Your instructions:
Show only lines that include "lifts".

Object data in JSON:
++++

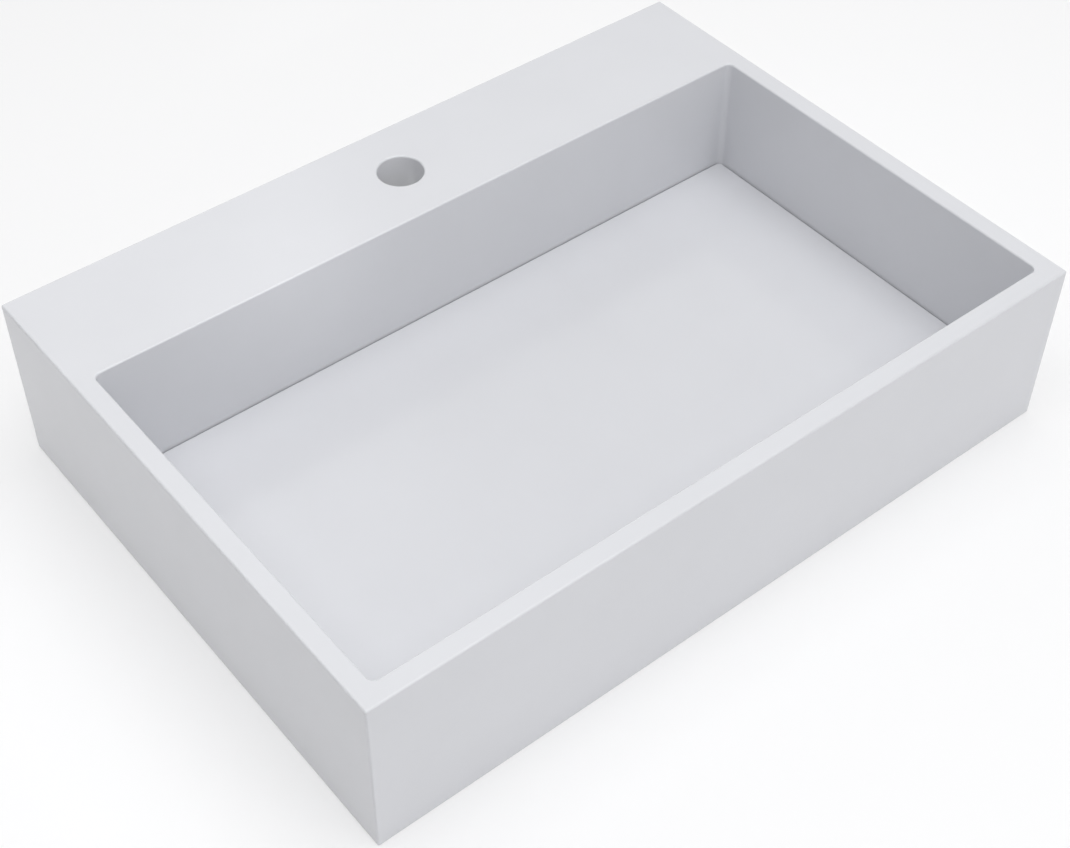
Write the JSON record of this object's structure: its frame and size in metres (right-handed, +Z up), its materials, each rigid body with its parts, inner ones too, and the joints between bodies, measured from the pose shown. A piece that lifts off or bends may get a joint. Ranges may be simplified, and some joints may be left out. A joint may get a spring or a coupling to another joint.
{
  "type": "countertop basin",
  "caption": "Sharp-edged rectangular countertop basin of white cast stone resin, with a tap ledge, one tap hole and a lift-out slab that hides its drain.",
  "frame": {"origin": "middle of the basin's footprint, on the counter that it stands on", "axes": "+X to the user's right along the width, +Y towards the wall behind, +Z up"},
  "size_m": [0.6, 0.43, 0.218],
  "materials": {
    "cast_stone_resin": "gloss",
    "chromed_brass": "polished",
    "stainless_steel": "satin",
    "brass": "satin",
    "seal_rubber": "matte",
    "pad_silicone": "satin",
    "washer_nylon": "matte"
  },
  "bodies": {
    "basin": {"basin_body": "cast_stone_resin", "waste_body": "chromed_brass", "waste_grid": "stainless_steel", "grid_screw": "stainless_steel", "flange_seal": "seal_rubber", "under_seal": "seal_rubber", "slip_washer": "washer_nylon", "lock_nut": "brass", "tailpiece": "chromed_brass"},
    "cover": {"drain_cover": "cast_stone_resin", "cover_feet": "pad_silicone"}
  },
  "joints": [
    {"name": "cover_lift", "type": "slide", "parent": "basin", "child": "cover", "axis": [0, 0, 1], "range_m": [0, 0.13]}
  ]
}
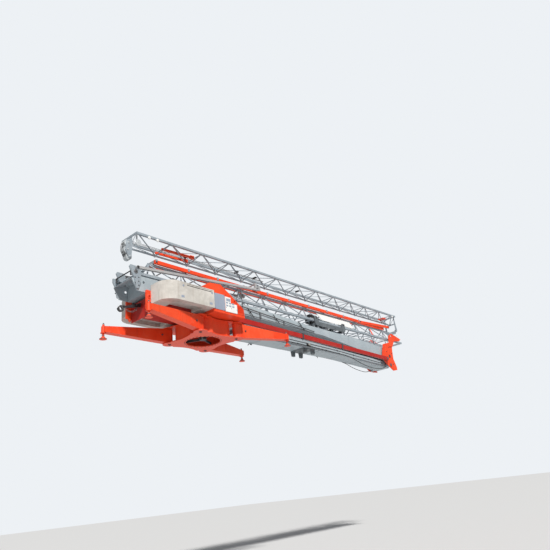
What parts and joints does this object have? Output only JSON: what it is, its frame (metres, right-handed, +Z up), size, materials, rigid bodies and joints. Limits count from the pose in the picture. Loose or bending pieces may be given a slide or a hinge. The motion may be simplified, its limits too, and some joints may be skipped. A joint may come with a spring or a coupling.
{
  "type": "tower crane",
  "caption": "Folded self-erecting tower crane: X base with swinging legs, slewing platform with ballast, folded box masts and a lattice jib folded on top.",
  "frame": {"origin": "on the ground under the foot pads, below the middle of the folded crane's length and width", "axes": "+X along the folded jib from the ballast end to the fold end, +Z up, Y across, with the near side at -Y"},
  "size_m": [15.9289, 2.5, 3.1421],
  "materials": {
    "orange_paint": "gloss enamel, dusty",
    "dark_red_paint": "semi-gloss enamel",
    "grey_paint": "satin paint",
    "galvanised": "hot-dip galvanised, dull",
    "concrete": "cast concrete",
    "dark_steel": "satin black paint",
    "white_panel": "satin white",
    "navy_paint": "gloss enamel"
  },
  "bodies": {
    "base": {"base_frame": "orange_paint", "leg_hinge_pins": "dark_steel", "slewing_ring_lower": "dark_steel"},
    "leg_front_near": {"leg_front_near": "orange_paint"},
    "leg_front_far": {"leg_front_far": "orange_paint"},
    "leg_rear_near": {"leg_rear_near": "orange_paint"},
    "leg_rear_far": {"leg_rear_far": "orange_paint"},
    "jack_front_near": {"jack_front_near": "orange_paint"},
    "jack_front_far": {"jack_front_far": "orange_paint"},
    "jack_rear_near": {"jack_rear_near": "orange_paint"},
    "jack_rear_far": {"jack_rear_far": "orange_paint"},
    "platform": {"slewing_ring_upper": "dark_steel", "platform_frame": "dark_red_paint", "mast_foot_cheeks": "orange_paint", "rear_posts": "orange_paint", "rear_hook": "dark_steel", "ballast_near": "concrete", "ballast_far": "concrete", "housing_near": "orange_paint", "housing_far": "orange_paint", "control_panel": "white_panel", "cover_panel": "grey_paint"},
    "lower_mast": {"lower_mast": "grey_paint", "axle_brackets": "dark_steel"},
    "struts": {"guide_struts": "dark_red_paint"},
    "knuckle": {"knuckle_plates": "orange_paint", "rest_levers": "orange_paint"},
    "upper_mast": {"upper_mast": "grey_paint", "mast_head_cheeks": "galvanised", "mast_rail": "dark_steel"},
    "jib_inner": {"jib_inner_lattice": "galvanised", "jib_inner_ends": "galvanised", "stay_bars": "orange_paint", "stay_clamps": "galvanised", "sign_board": "white_panel", "trolley_winch": "dark_steel"},
    "trolley": {"trolley": "orange_paint", "hook_block": "navy_paint"},
    "jib_outer": {"jib_outer_lattice": "galvanised", "jib_outer_ends": "galvanised", "jib_head_sheaves": "galvanised"},
    "king_post": {"king_post": "galvanised", "king_post_sheaves": "galvanised"}
  },
  "joints": [
    {"name": "leg_front_near_swing", "type": "hinge", "parent": "base", "child": "leg_front_near", "pos_m": [-4.14948, -0.74, 0.28], "axis": [0, 0, -1], "range_deg": [0, 35.2]},
    {"name": "jack_front_near_extend", "type": "slide", "parent": "leg_front_near", "child": "jack_front_near", "axis": [0, 0, -1], "range_m": [-0.04, 0.2]},
    {"name": "leg_front_far_swing", "type": "hinge", "parent": "base", "child": "leg_front_far", "pos_m": [-4.14948, 0.74, 0.28], "axis": [0, 0, 1], "range_deg": [0, 35.2]},
    {"name": "jack_front_far_extend", "type": "slide", "parent": "leg_front_far", "child": "jack_front_far", "axis": [0, 0, -1], "range_m": [-0.04, 0.2]},
    {"name": "leg_rear_far_swing", "type": "hinge", "parent": "base", "child": "leg_rear_far", "pos_m": [-5.62948, 0.74, 0.28], "axis": [0, 0, -1], "range_deg": [0, 35.2]},
    {"name": "jack_rear_far_extend", "type": "slide", "parent": "leg_rear_far", "child": "jack_rear_far", "axis": [0, 0, -1], "range_m": [-0.04, 0.2]},
    {"name": "leg_rear_near_swing", "type": "hinge", "parent": "base", "child": "leg_rear_near", "pos_m": [-5.62948, -0.74, 0.28], "axis": [0, 0, 1], "range_deg": [0, 35.2]},
    {"name": "jack_rear_near_extend", "type": "slide", "parent": "leg_rear_near", "child": "jack_rear_near", "axis": [0, 0, -1], "range_m": [-0.04, 0.2]},
    {"name": "slewing", "type": "hinge", "parent": "base", "child": "platform", "pos_m": [-4.88948, 0, 0.585], "axis": [0, 0, 1], "range_deg": [-5, 5]},
    {"name": "mast_raise", "type": "hinge", "parent": "platform", "child": "lower_mast", "pos_m": [-3.58948, 0, 0.54], "axis": [0, -1, 0], "range_deg": [0, 90]},
    {"name": "strut_follow", "type": "hinge", "parent": "platform", "child": "struts", "pos_m": [-3.98948, 0, 0.77], "axis": [0, -1, 0], "range_deg": [0, 90]},
    {"name": "knuckle_level", "type": "hinge", "parent": "lower_mast", "child": "knuckle", "pos_m": [6.06052, 0, 0.36], "axis": [0, 1, 0], "range_deg": [0, 90]},
    {"name": "upper_mast_unfold", "type": "hinge", "parent": "knuckle", "child": "upper_mast", "pos_m": [6.11052, 0, 0.78], "axis": [0, 1, 0], "range_deg": [0, 90]},
    {"name": "jib_raise", "type": "hinge", "parent": "upper_mast", "child": "jib_inner", "pos_m": [-7.70948, 0, 1.57], "axis": [0, -1, 0], "range_deg": [0, 90]},
    {"name": "jib_unfold", "type": "hinge", "parent": "jib_inner", "child": "jib_outer", "pos_m": [7.90448, 0, 2.40016], "axis": [0, 1, 0], "range_deg": [0, 180.35]},
    {"name": "king_post_raise", "type": "hinge", "parent": "jib_inner", "child": "king_post", "pos_m": [-7.59094, 0, 1.75594], "axis": [0, -1, 0], "range_deg": [0, 70.16]},
    {"name": "trolley_travel", "type": "slide", "parent": "jib_inner", "child": "trolley", "axis": [1, 0, 0.0079], "range_m": [-1.2, 4.5]}
  ],
  "couplings": [
    {"joint": "strut_follow", "follows": "mast_raise", "ratio": 1},
    {"joint": "knuckle_level", "follows": "mast_raise", "ratio": 1},
    {"joint": "upper_mast_unfold", "follows": "mast_raise", "ratio": 1},
    {"joint": "king_post_raise", "follows": "jib_unfold", "ratio": 0.389}
  ]
}
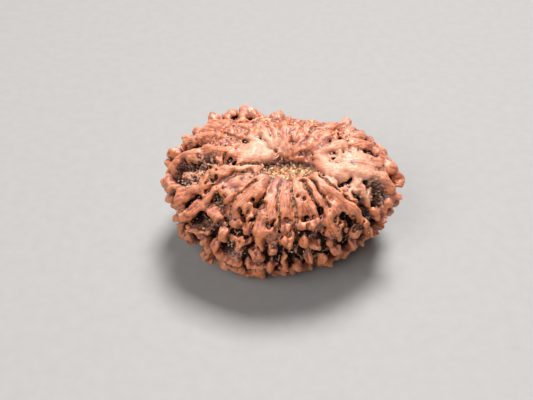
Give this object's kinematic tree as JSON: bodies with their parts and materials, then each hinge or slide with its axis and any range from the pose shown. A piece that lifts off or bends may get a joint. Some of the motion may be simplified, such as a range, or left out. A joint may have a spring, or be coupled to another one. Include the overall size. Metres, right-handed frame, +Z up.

++++

Result of this task:
Write the JSON record of this object's structure: its frame and size in metres (right-handed, +Z up), its materials, each rigid body with its parts, inner ones too, and the joints between bodies, measured from the pose shown. A piece that lifts off or bends may get a joint. Ranges may be simplified, and some joints may be left out. A joint may get a spring or a coupling to another joint.
Give this object's kinematic tree as JSON: bodies with their parts and materials, then each hinge or slide with its axis and any range from the pose shown. A piece that lifts off or bends may get a joint. Some of the motion may be simplified, such as a range, or left out. A joint may have a spring, or be coupled to another one. Include the overall size. Metres, right-handed frame, +Z up.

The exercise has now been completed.